When nightfall came, the hostages’ location was again unclear. Their captors were believed to have returned them to the various locations throughout south Beirut’s Shia neighborhoods, where they had been hidden since the early days of the hijacking drama.

The decision to take the trip from Beirut to Damascus overland was apparently made because of concern about the mechanical condition of the hijacked TWA plane. The Boeing 727 is still parked on the runway, but its engines have been kept running constantly during the two weeks it has been there to provide air conditioning for the three captive crew members and the Shia militiamen who held them.

Despite the shock and disappointment over failure of the plan, Administration officials insisted that it had not foundered on any substantive disagreement between Washington and Beirut. White House national security adviser Robert C. McFarlane said Saturday evening that he did not take Berri’s new demand for a no-retaliation pledge with great seriousness.

“The basic terms of the situation were set long ago,” McFarlane added. “It’s just a matter of each side engaging the credibility and endurance of the other.”

McFarlane acknowledged, however, that Administration officials working to resolve the crisis had been concerned all along about the Hezbollah militiamen holding the four hostages who did not appear at the departure site on Saturday.

Advertisement

Throughout the two weeks that Berri has been the point of contact, there have been doubts as to whether he could control the more radical elements, including the hijackers who initially captured the airliner bound from Athens to Rome on June 14.

McFarlane’s comments raised a question of whether the new demands had been introduced merely as a cover when Berri was unable to produce the four hostages held by Hezbollah.

Whatever the case, the State Department, in an unusual action later Saturday, telephoned reporters to read them a one-sentence statement: “The United States reaffirms its longstanding support for the preservation of Lebanon, its government, its stability, and its security, and for the mitigation of the suffering of its people.”

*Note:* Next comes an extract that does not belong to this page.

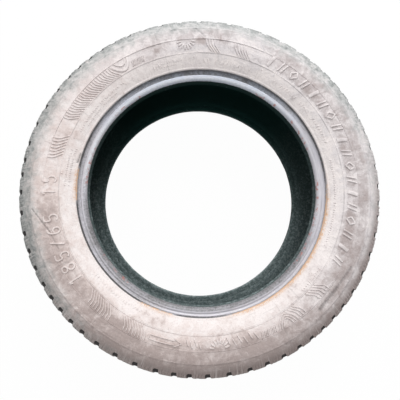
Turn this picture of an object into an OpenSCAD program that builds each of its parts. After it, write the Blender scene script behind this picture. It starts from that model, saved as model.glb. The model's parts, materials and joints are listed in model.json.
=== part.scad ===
// Worn passenger-car tyre, lying flat.
// Its axis is Z and the bulge of its lower sidewall touches Z = 0.
// The tyre is one moulding: a revolved section with lateral slots cut across both shoulders.
// A profile point is [radius, height above the mid-plane].

/* [Beads] */
// Diameter of the rim's bead seats, as size code 15 gives it
rim_d = 380.2; // [350:0.1:460]
// How much smaller in radius each bead is than the rim's seat, so that it grips
bead_grip = 1.5; // [0.5:0.1:2.5]
// Length of each bead's straight seat
seat_l = 6; // [4:0.5:8]
// How far each toe stands in from the seat
toe_lip = 1.6; // [0.5:0.1:2.5]
// Width of the bevel from the toe to the seat
toe_w = 3; // [2:0.5:5]
// Radius of the heel
heel_r = 7; // [5:0.5:9]
// How far each toe lies inside the widest part of the sidewall
toe_inset = 36; // [30:1:44]

/* [Sidewalls] */
// Width over the bulge of both sidewalls
section_w = 189; // [155:1:230]
// Thickness of the rubber where the sidewall bulges most
wall_t = 6; // [4:0.5:8]
// Height of the rim line above the rim's seat
rim_line_h = 14.2; // [11:0.1:17]
// How far the rim line stands out past the bead's face
rim_line_out = 5.5; // [4:0.5:8]
// Width of a moulded line
line_w = 1.4; // [0.8:0.1:2]
// Depth of the decorative band between its two lines
band_d = 0.6; // [0.3:0.1:1]
// Depth of the step between the sidewall and the shoulder
step_d = 0.9; // [0.4:0.1:1.5]
// Width of the flat ring round the bulge, on which the tyre lies
rest_w = 8; // [4:1:12]

/* [Tread] */
// Diameter over the worn crown
outer_d = 610; // [505:1:735]
// Width of the tread between its shoulders
tread_w = 134; // [110:1:162]
// How far the crown falls from its centre to a shoulder
crown_drop = 4.5; // [2:0.5:8]
// How far the rounded shoulder reaches from its corner
shoulder_round = 9; // [6:0.5:12]
// Thickness from the worn tread to the inner liner
crown_t = 10.5; // [9:0.5:14]
// What is left of the depth of the grooves
groove_d = 3.5; // [2:0.5:6]
// Width of a circumferential groove
groove_w = 8; // [5:0.5:10]
// Distance from the mid-plane to an inner groove
inner_groove = 15; // [10:1:20]
// Distance from the mid-plane to an outer groove
outer_groove = 41; // [34:1:46]
// Number of lateral slots across each shoulder
slots_n = 64; // [32, 48, 64, 80]
// Width of a lateral slot
slot_w = 8; // [4:0.5:9]
// Lean of the lateral slots, in degrees
slot_lean = 24; // [0:1:35]
// How far down from the shoulder's corner a slot opens through the side
slot_reach = 13.5; // [10:0.5:16]

/* [Hidden] */
$fn = 180;

// Relative lengths of the tread's pitches, which vary so that the tyre runs quietly
PITCHES = [5, 6, 7, 7, 7, 6, 5, 5, 5, 5, 6, 6, 6, 7, 7, 6];
PITCH_SUM = PITCHES * [for (p = PITCHES) 1];
// Where the first slot lies, in degrees clockwise from +Y as seen from above
PITCH_START = 3;
PITCH_SCALE = 360 / (PITCH_SUM * slots_n / len(PITCHES));

CURVE_STEPS = 6;
INNER_STEPS = 12;
WALL_POWER = 2.2;
INNER_POWER = 3;
// How far a groove's walls lean in
GROOVE_DRAFT = 1;
// How far a slot's cutter runs on outside the rubber
SLOT_OVERRUN = 30;
// How far the rim line's inner flank falls, and the floor of the hollow beside the heel,
// which the rim's flange presses in
LINE_H = 2;
HOLLOW = [3.5, -1];
// From a toe to the start of the inner liner's curve
TOE_BACK = [4, -1];
// The widest point, the decorative band's lower line and the step line, as shares of the
// section height
WIDEST = 0.57;
BAND_LOW = 0.333;
STEP_LINE = 0.695;
// From the flat ring round the bulge down to the decorative band's upper line
BAND_GAP = 0.596;

rim_r = rim_d / 2;
outer_r = outer_d / 2;
half_w = section_w / 2;
section_h = outer_r - rim_r;

seat_r = rim_r - bead_grip;
toe = [seat_r - toe_lip, half_w - toe_inset];
seat_in = toe[1] + toe_w;
seat_out = seat_in + seat_l;
bead_face = seat_out + heel_r;
rim_line = [rim_r + rim_line_h, bead_face + rim_line_out];
widest_r = rim_r + WIDEST * section_h;
bulge_in = widest_r - rest_w / 2;
bulge_out = widest_r + rest_w / 2;

// Where the crown and the sidewall would meet if the shoulder weren't rounded
corner = [outer_r - crown_drop, tread_w / 2];
slot_start = outer_groove;

function at_height(h) = rim_r + h * section_h;
function crown(z) = outer_r - crown_drop * pow(z / corner[1], 2);

// Height of the plain outer sidewall at radius r, on either side of its flat ring
function upper_wall(r) =
    half_w - (half_w - corner[1]) * pow((r - bulge_out) / (corner[0] - bulge_out), WALL_POWER);
function lower_wall(r) =
    half_w - (half_w - rim_line[1]) * pow((bulge_in - r) / (bulge_in - rim_line[0]), 2);
function wall(r) = r > bulge_out ? upper_wall(r) : r < bulge_in ? lower_wall(r) : half_w;

// Point t of the way along the curve from a to c that bends towards b
function bend(a, b, c, t) = pow(1 - t, 2) * a + 2 * t * (1 - t) * b + pow(t, 2) * c;

function groove(z) = [
    [crown(z - groove_w / 2), z - groove_w / 2],
    [crown(z) - groove_d, z - groove_w / 2 + GROOVE_DRAFT],
    [crown(z) - groove_d, z + groove_w / 2 - GROOVE_DRAFT],
    [crown(z + groove_w / 2), z + groove_w / 2]
];

crown_edge = [crown(corner[1] - shoulder_round), corner[1] - shoulder_round];
wall_edge = [corner[0] - shoulder_round, upper_wall(corner[0] - shoulder_round)];
shoulder = [for (i = [0:CURVE_STEPS]) bend(crown_edge, corner, wall_edge, i / CURVE_STEPS)];

// The sidewall from the shoulder down to the rim line, with its step and its sunk band
step_r = at_height(STEP_LINE);
band_low = at_height(BAND_LOW);
band_high = bulge_in - BAND_GAP;
function wall_run(from, to, sunk) = [
    for (i = [0:CURVE_STEPS]) let (r = from + (to - from) * i / CURVE_STEPS) [r, wall(r) - sunk]
];
outer_wall = concat(
    [for (i = [1:CURVE_STEPS]) let (r = wall_edge[0] + (step_r + line_w - wall_edge[0]) * i / CURVE_STEPS)
        [r, wall(r) - step_d * i / CURVE_STEPS]],
    wall_run(step_r, bulge_out, 0),
    wall_run(bulge_in, band_high, 0),
    wall_run(band_high - line_w, band_low + line_w, band_d),
    wall_run(band_low, rim_line[0] + line_w, 0)
);

// The bead, from the rim line round the heel and along the seat to the toe
heel = [for (i = [0:CURVE_STEPS]) let (a = 90 + 90 * i / CURVE_STEPS)
    [seat_r + heel_r + heel_r * cos(a), seat_out + heel_r * sin(a)]];
flange_mid = [seat_r + heel_r, bead_face] + HOLLOW;
bead = concat([rim_line, rim_line - [line_w, LINE_H], flange_mid], heel, [[seat_r, seat_in], toe]);

// The inner liner, from the toe up to the crown
liner_half_w = half_w - wall_t;
liner_rise = outer_r - crown_t - widest_r;
bead_inside = toe + TOE_BACK;
lower_liner = [for (i = [0:CURVE_STEPS - 1]) let (
    r = bead_inside[0] + (widest_r - bead_inside[0]) * i / CURVE_STEPS,
    s = (widest_r - r) / (widest_r - bead_inside[0]))
    [r, liner_half_w - (liner_half_w - bead_inside[1]) * pow(s, 1.5)]];
upper_liner = [for (i = [0:INNER_STEPS - 1]) let (a = 90 * i / INNER_STEPS)
    [widest_r + liner_rise * pow(sin(a), 2 / INNER_POWER), liner_half_w * pow(cos(a), 2 / INNER_POWER)]];

upper_half = concat(groove(inner_groove), groove(outer_groove), shoulder, outer_wall, bead,
                    lower_liner, upper_liner);

module section() {
    polygon(concat([[outer_r, 0]], upper_half, [[outer_r - crown_t, 0]],
                   [for (i = [len(upper_half) - 1:-1:0]) [upper_half[i][0], -upper_half[i][1]]]));
}

// The space of one lateral slot over the upper shoulder. Its floor follows the crown and the
// rounded shoulder at the grooves' depth, then comes out through the side.
module slot() {
    low = crown_edge - [groove_d, 0];
    high = bend(crown_edge, corner, wall_edge, 0.6) - groove_d * [cos(45), sin(45)];
    side_r = corner[0] - slot_reach;
    translate([0, 0, crown_edge[1]])
        rotate([slot_lean, 0, 0])
            translate([0, 0, -crown_edge[1]])
                rotate([90, 0, 0])
                    linear_extrude(height = slot_w, center = true)
                        polygon([
                            [crown(slot_start) - groove_d, slot_start], low, high,
                            [side_r, upper_wall(side_r)],
                            [side_r, corner[1] + SLOT_OVERRUN],
                            [outer_r + SLOT_OVERRUN, corner[1] + SLOT_OVERRUN],
                            [outer_r + SLOT_OVERRUN, slot_start]
                        ]);
}

// Sum of the first n pitches, in degrees clockwise from above
function pitch_angle(n) = n == 0 ? 0 :
    pitch_angle(n - 1) + PITCHES[(n - 1) % len(PITCHES)] * PITCH_SCALE;

module slots() {
    for (i = [0:slots_n - 1])
        rotate([0, 0, 90 - PITCH_START - pitch_angle(i)]) slot();
}

module tyre() {
    color("#cdc3be")
        translate([0, 0, half_w])
            difference() {
                rotate_extrude() section();
                slots();
                mirror([0, 0, 1]) slots();
            }
}

tyre();
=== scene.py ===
import functools
import json
import math

import bpy
import numpy as np
from bpy.props import FloatProperty, FloatVectorProperty, PointerProperty
from bpy.types import Operator, Panel, PropertyGroup
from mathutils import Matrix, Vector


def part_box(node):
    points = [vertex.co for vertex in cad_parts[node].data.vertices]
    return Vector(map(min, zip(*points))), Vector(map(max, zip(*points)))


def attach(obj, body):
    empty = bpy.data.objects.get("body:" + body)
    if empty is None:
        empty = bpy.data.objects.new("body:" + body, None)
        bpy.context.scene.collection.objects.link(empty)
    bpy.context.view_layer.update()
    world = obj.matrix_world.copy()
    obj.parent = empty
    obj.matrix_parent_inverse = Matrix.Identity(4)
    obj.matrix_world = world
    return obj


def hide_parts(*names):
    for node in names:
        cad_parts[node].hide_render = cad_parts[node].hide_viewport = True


bl_info = {
    "name": "Worn Tyre",
    "version": (1, 0, 0),
    "blender": (4, 5, 0),
    "location": "View3D > Sidebar > Tyre",
    "description": "Builds an old, dusty car tyre piece by piece around its packed model",
    "category": "Add Mesh",
}

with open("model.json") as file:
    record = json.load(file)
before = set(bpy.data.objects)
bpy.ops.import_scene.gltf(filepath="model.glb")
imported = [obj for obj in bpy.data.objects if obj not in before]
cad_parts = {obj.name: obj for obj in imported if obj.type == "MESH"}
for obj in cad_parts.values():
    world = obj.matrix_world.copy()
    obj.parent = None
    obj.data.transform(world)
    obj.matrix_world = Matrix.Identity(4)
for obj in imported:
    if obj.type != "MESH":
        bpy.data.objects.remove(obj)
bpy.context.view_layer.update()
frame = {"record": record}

MM = 0.001
TURN = 2 * math.pi
UPPER, LOWER = 1, -1

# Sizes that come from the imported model. Heights are measured from the tyre's mid-plane.
LOW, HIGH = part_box("tyre")
MOUNTS = {mount["name"]: mount for mount in frame["record"]["mounts"]}
OUTER_R = HIGH.x
HALF_W = (HIGH.z - LOW.z) / 2
MID_Z = (HIGH.z + LOW.z) / 2
SEAT_R = MOUNTS["upper_bead"]["dims"]["r_mm"] * MM
SEAT_L = MOUNTS["upper_bead"]["dims"]["length_mm"] * MM
SEAT_Z = MOUNTS["upper_bead"]["pos_m"][2] - MID_Z
BULGE_R = MOUNTS["lower_side"]["pos_m"][0]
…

The statement was viewed by some as a bid to assure Berri and other Shia leaders that the United States plans no military intervention or large-scale retaliation for the hijacking. A State Department spokesman, Pedro Martinez, who read the statement, refused to say whether a more explicit private reassurance had been sent to Berri.

At the White House and State Department, where officials had remained all night Friday and through much of Saturday monitoring developments, it was acknowledged Saturday afternoon that the 39 would remain in captivity for at least one more night.

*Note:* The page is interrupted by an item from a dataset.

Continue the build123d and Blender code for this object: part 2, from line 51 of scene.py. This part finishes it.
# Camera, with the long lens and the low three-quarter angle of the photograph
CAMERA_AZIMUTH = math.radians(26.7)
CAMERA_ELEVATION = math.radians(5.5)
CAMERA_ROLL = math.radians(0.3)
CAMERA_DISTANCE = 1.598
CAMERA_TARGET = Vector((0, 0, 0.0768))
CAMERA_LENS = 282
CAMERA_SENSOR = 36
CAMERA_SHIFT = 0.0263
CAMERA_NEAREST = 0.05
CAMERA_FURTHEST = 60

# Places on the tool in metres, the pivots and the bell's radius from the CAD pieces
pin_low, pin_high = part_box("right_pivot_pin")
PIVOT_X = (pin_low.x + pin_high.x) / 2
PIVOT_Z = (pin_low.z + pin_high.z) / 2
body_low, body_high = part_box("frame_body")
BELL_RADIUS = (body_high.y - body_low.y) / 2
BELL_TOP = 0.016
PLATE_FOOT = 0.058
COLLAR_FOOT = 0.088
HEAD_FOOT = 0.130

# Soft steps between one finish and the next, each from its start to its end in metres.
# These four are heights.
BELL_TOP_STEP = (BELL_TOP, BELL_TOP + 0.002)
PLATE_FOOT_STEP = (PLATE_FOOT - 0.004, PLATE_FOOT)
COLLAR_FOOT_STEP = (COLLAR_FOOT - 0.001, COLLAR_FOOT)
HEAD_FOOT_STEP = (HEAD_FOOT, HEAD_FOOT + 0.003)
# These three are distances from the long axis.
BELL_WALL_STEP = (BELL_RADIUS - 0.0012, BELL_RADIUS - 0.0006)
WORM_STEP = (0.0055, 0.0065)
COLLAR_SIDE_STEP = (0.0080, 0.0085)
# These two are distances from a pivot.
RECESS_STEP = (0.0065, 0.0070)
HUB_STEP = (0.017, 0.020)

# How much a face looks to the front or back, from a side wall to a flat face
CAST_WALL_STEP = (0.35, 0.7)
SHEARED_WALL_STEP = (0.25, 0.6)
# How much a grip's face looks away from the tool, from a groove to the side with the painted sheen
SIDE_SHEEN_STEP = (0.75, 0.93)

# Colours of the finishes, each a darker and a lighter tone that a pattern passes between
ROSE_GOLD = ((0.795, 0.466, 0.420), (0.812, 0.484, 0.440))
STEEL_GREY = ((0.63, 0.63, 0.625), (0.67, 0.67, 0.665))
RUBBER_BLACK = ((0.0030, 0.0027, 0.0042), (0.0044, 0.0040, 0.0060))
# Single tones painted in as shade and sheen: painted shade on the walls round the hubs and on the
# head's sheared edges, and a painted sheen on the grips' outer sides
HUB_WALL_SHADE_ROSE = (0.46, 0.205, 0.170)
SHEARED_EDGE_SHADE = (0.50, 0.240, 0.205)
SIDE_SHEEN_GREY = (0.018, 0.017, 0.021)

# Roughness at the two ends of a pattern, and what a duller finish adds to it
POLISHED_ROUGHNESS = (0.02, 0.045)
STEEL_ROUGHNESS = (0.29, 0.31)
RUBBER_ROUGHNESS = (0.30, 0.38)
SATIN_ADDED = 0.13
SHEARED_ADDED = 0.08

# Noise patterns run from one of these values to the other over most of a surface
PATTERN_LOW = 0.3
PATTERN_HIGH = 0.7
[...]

Reagan, who was awakened more than once Friday night to be briefed on progress of the planned release, met with national security staffers several times Saturday.

Advertisement

Line in Reagan Speech

Riyad Ajami, a Lebanese scholar at Washington’s Smithsonian Institution with close ties to Berri, told The Times on Saturday that Administration officials have told him that the President planned to put a line in his radio speech on Saturday stating that he did not consider Berri among the “thugs and murderers and barbarians” whom he had lambasted in his Chicago speech. Ajami said he had passed that word along to Berri in Beirut.

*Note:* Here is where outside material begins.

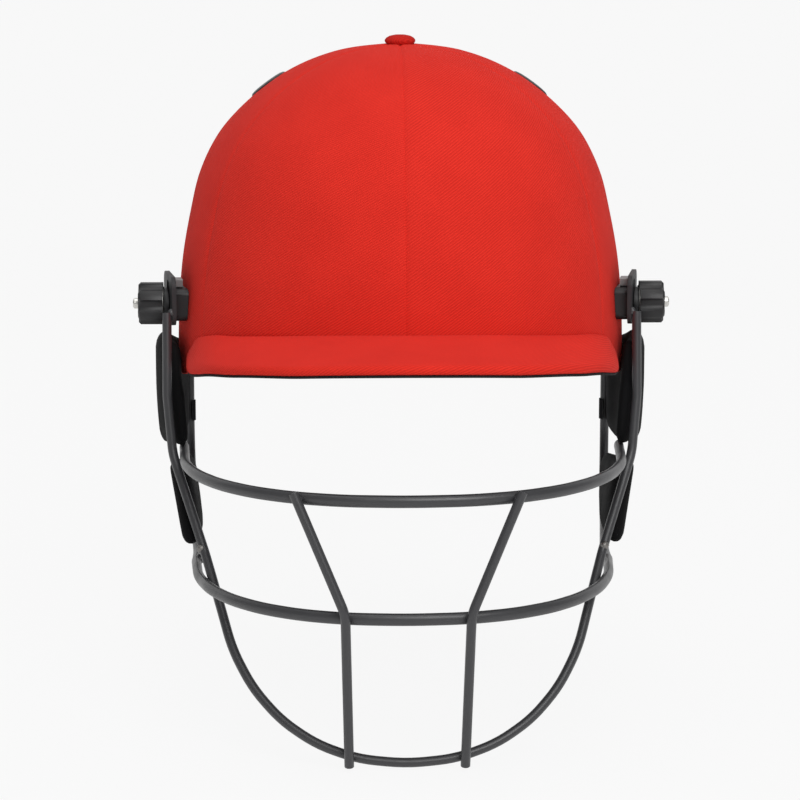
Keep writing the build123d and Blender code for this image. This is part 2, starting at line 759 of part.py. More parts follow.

There was no such reference in the President’s radio speech, but White House officials made it a point to tell reporters that the President did not blame Berri for the derailment of the plan nor consider him among the “thugs and murderers and barbarians.”

After the last-minute breakdown, the White House reimposed a news blackout that had been briefly lifted when it appeared that the end of the crisis was at hand.

One official said privately, however, that the Administration was still counting heavily upon Syria to salvage the arrangement worked out to win the release of the airline passengers and crew.

“We’re in contact with the Syrians,” he told The Times. “It seems to be a problem that the Syrians must resolve. They are the ones who assumed the responsibility for it. They were genuinely surprised (by Berri’s new demand), and they don’t like surprises. They have something invested in it now--prestige.”